1) We have purchasing limits that are strictly enforced via method of payment. For instance we couldn't spend more than $5k per purchasing-card transaction, and no line item could be above $3k. I'm not sure if that applied to physical assets only because that $3k mark was where we had to sticker inventory. Beyond $5k we had to make a departmental purchase order, and beyond $10k(?) we needed a longer PO form (more approvals).

2) We preferred long established vendors, particularly those who were registered with the school. That cuts down on paperwork should we have to go with a DPO. We'll add a new vendor if it's worth it. Anecdote: A friend of mine helped get a T-shirt vendor on to the approved list. The vendor gave his club ~$5k in discounts for helping him get on the list, so it was obviously worth more than $5k being on the list (There's only 3 or so approved shirt vendors).

3) We're concerned about product licensing.

If you're what amounts to an impulse buy, we'll buy it regardless if we think it'll save us more than your product is worth. $100 license for a research scientist making $65,000? Done if he stops complaining to us. Granted, we had a bit more money than the rest of the school departments.

If you're established, we know we can upgrade later or get support.

If you're not established, we either want it to be cheap in case we have to implement something else later, or we want source code, etc so we can maintain it ourselves if you go bust. That takes the pain away (slightly) of you disappearing.

[+] ryansloan|14 years ago|reply
When I was a college student I worked on the other end of this: a faculty member and I were technical consultants for the University as they were evaluating some software systems. Let me just say: colleges can be a pain in the neck. There is a TON of regulation on higher education (from student-related regulation, FERPA sort of stuff to financial regulations on grant money and such) which can be a big barrier to entry.

I don't know enough about your niche to say anything definitive (and I'm not really an expert, anyway) but I was working on selecting a research and export control system and there was a ton of regulatory policy we had to learn/consider. I'd say you should start by talking with faculty members who are directly involved with the process to see what you're getting into.

The one question that was pretty constant across the departments I worked with was "How long will this company be around, and what is our support commitment?" Universities usually avoid spending money on IT if they can, so they want a product that is going to be well-supported. Switching solutions is costly, so that makes them fairly risk-averse as well.

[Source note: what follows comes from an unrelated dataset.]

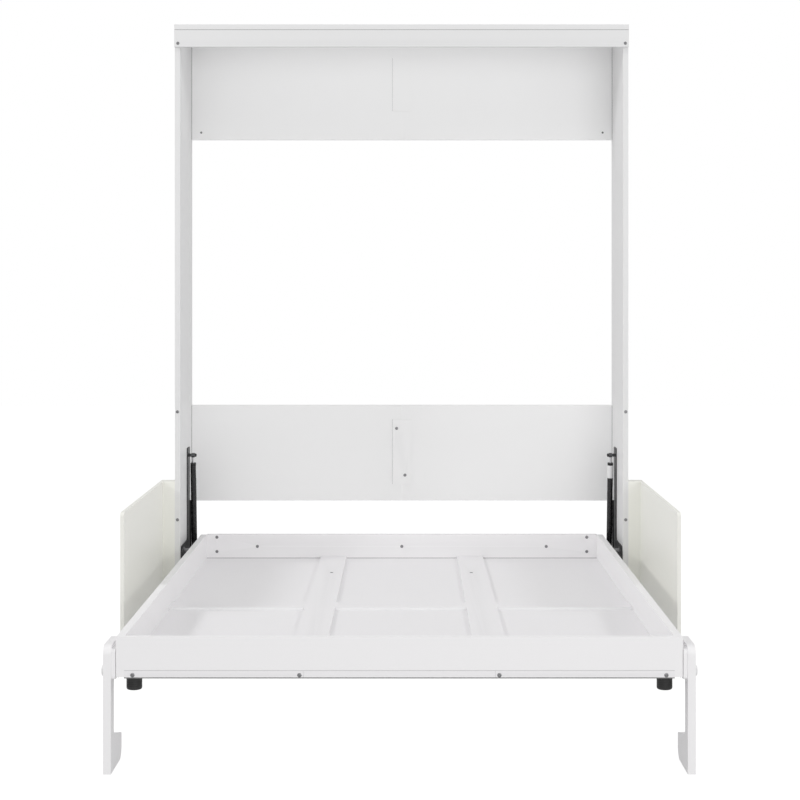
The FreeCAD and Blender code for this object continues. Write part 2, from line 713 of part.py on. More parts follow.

In addition, the procurement processes are usually bureaucratic nightmares, but that's the same with large companies :)

[+] asher_|14 years ago|reply
I appreciate the replies guys, it explains a lot about why I see a lot of expensive software when there are open source alternatives which are just as good.

I'll try get some introductions to people who make the purchasing decisions. I think the bureaucracy will be more difficult.

Pricing may be difficult also. I know there are higher expectations for academic institutions in terms of support.

Is there any general thoughts on SaaS for these institutions? I don't see too much of it going on (with the exception of GMail).